- **EXERCISE DIRECTIONS**: Which lines contain the word "with"? Return each of them as written.

Structured object records:

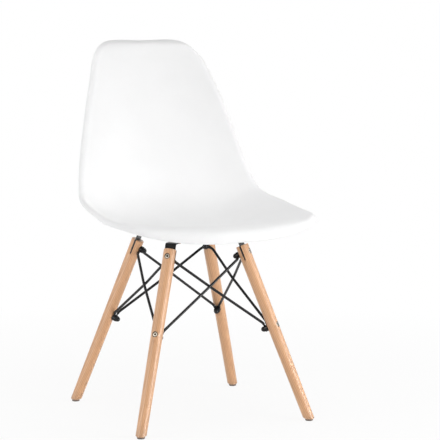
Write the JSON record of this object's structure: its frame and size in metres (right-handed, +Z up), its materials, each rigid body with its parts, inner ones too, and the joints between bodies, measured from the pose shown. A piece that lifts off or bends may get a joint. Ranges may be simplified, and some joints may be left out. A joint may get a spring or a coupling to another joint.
{
  "type": "dining chair",
  "caption": "Armless dining chair: white moulded bucket seat on splayed round wooden legs tied by crossed black steel rods.",
  "frame": {"origin": "on the floor, under the middle of the chair's bounding box", "axes": "+Z up from the floor; -Y is the way the sitter faces; +X is the sitter's left"},
  "size_m": [0.4809, 0.518, 0.8233],
  "materials": {
    "shell_plastic": "satin white polypropylene",
    "leg_wood": "clear satin lacquer on beech",
    "black_steel": "satin black powder coat",
    "bare_steel": "zinc plated",
    "bush_brass": "plain",
    "glide_plastic": "grey-brown translucent"
  },
  "bodies": {
    "root": {"seat_shell": "shell_plastic", "boss_bushes": "bush_brass", "seat_washers": "bare_steel", "seat_screws": "bare_steel", "cross_bar": "black_steel", "cross_arm_front": "black_steel", "cross_arm_rear": "black_steel", "cross_welds": "black_steel", "leg_front_left": "leg_wood", "leg_front_right": "leg_wood", "leg_rear_left": "leg_wood", "leg_rear_right": "leg_wood", "glide_front_left": "glide_plastic", "glide_front_right": "glide_plastic", "glide_rear_left": "glide_plastic", "glide_rear_right": "glide_plastic", "glide_nails": "bare_steel", "upper_bolts": "bare_steel", "upper_spacers": "black_steel", "upper_cap_nuts": "black_steel", "lower_bolts": "bare_steel", "lower_spacers": "black_steel", "lower_cap_nuts": "black_steel", "brace_rod_front_left": "black_steel", "brace_rod_front_right": "black_steel", "brace_rod_rear_left": "black_steel", "brace_rod_rear_right": "black_steel"}
  },
  "joints": []
}
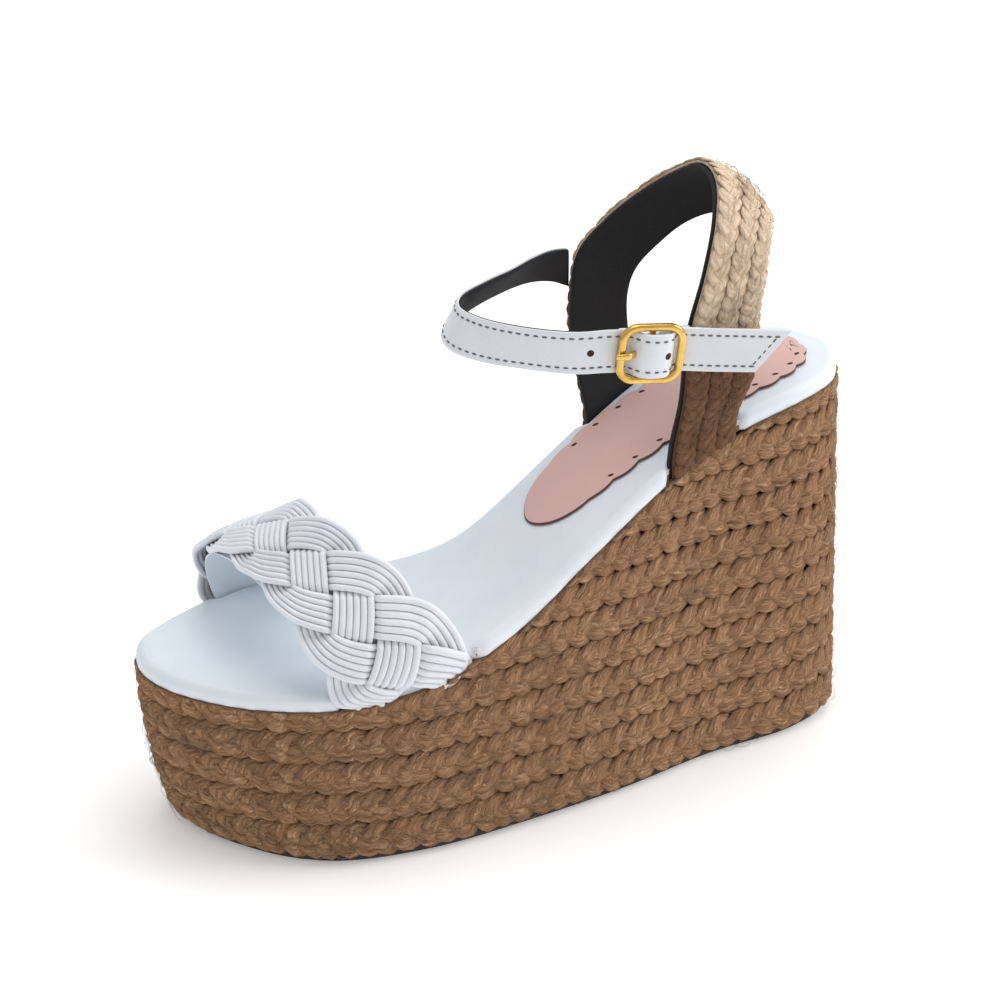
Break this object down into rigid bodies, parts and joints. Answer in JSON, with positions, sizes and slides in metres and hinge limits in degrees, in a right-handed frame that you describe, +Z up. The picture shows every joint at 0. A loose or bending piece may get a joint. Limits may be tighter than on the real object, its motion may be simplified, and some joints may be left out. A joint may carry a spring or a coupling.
{
  "type": "wedge sandal",
  "caption": "Left wedge sandal with a jute-wrapped wedge, a plaited cord vamp, a plaited heel strap and a buckled ankle strap.",
  "frame": {"origin": "on the underside of the outsole, near the middle of its length and width", "axes": "-X towards the toe, -Y towards the outer (buckle) side, +Z up"},
  "size_m": [0.2294, 0.0854, 0.1941],
  "materials": {
    "outsole_rubber": "matt",
    "core_foam": "matt foam",
    "jute_wrap": "matt plaited jute",
    "jute_strap": "matt plaited jute",
    "black_lining": "matt",
    "white_leather": "satin",
    "white_cord": "satin",
    "insole_board": "matt",
    "footbed_foam": "matt foam",
    "pink_sock": "matt",
    "gold_metal": "polished"
  },
  "bodies": {
    "sandal": {"outsole": "outsole_rubber", "wedge_core": "core_foam", "jute_course_01": "jute_wrap", "jute_course_02": "jute_wrap", "jute_course_03": "jute_wrap", "jute_course_04": "jute_wrap", "jute_course_05": "jute_wrap", "jute_course_06": "jute_wrap", "jute_course_07": "jute_wrap", "jute_course_08": "jute_wrap", "jute_course_09": "jute_wrap", "jute_course_10": "jute_wrap", "jute_course_11": "jute_wrap", "heel_strap_jute": "jute_strap", "heel_strap_lining": "black_lining", "vamp_lining": "white_leather", "vamp_strand_1": "white_cord", "vamp_strand_2": "white_cord", "vamp_strand_3": "white_cord", "vamp_strand_4": "white_cord", "insole_board": "insole_board", "footbed_foam": "footbed_foam", "footbed_cover": "white_leather", "heel_sock": "pink_sock", "buckle_chape": "white_leather"},
    "buckle_frame": {"buckle_frame": "gold_metal"},
    "buckle_prong": {"buckle_prong": "gold_metal"},
    "ankle_strap": {"ankle_strap": "white_leather", "ankle_strap_lining": "black_lining", "ankle_strap_tail": "white_leather"}
  },
  "joints": [
    {"name": "ankle_strap_swing", "type": "hinge", "parent": "sandal", "child": "ankle_strap", "pos_m": [0.0334, 0.0262, 0.1515], "axis": [-0.0933, -0.1464, 0.9848], "range_deg": [-100, 0], "deforming": ["ankle_strap_tail"]},
    {"name": "buckle_frame_turn", "type": "hinge", "parent": "sandal", "child": "buckle_frame", "pos_m": [0.0318, -0.03635, 0.1499], "axis": [0.1126, -0.0118, 0.9936], "range_deg": [-4, 4]},
    {"name": "buckle_prong_turn", "type": "hinge", "parent": "buckle_frame", "child": "buckle_prong", "pos_m": [0.0318, -0.03635, 0.1499], "axis": [0.1126, -0.0118, 0.9936], "range_deg": [0, 100]}
  ]
}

- **OUTPUT**:
Write the JSON record of this object's structure: its frame and size in metres (right-handed, +Z up), its materials, each rigid body with its parts, inner ones too, and the joints between bodies, measured from the pose shown. A piece that lifts off or bends may get a joint. Ranges may be simplified, and some joints may be left out. A joint may get a spring or a coupling to another joint.
Break this object down into rigid bodies, parts and joints. Answer in JSON, with positions, sizes and slides in metres and hinge limits in degrees, in a right-handed frame that you describe, +Z up. The picture shows every joint at 0. A loose or bending piece may get a joint. Limits may be tighter than on the real object, its motion may be simplified, and some joints may be left out. A joint may carry a spring or a coupling.
  "caption": "Left wedge sandal with a jute-wrapped wedge, a plaited cord vamp, a plaited heel strap and a buckled ankle strap.",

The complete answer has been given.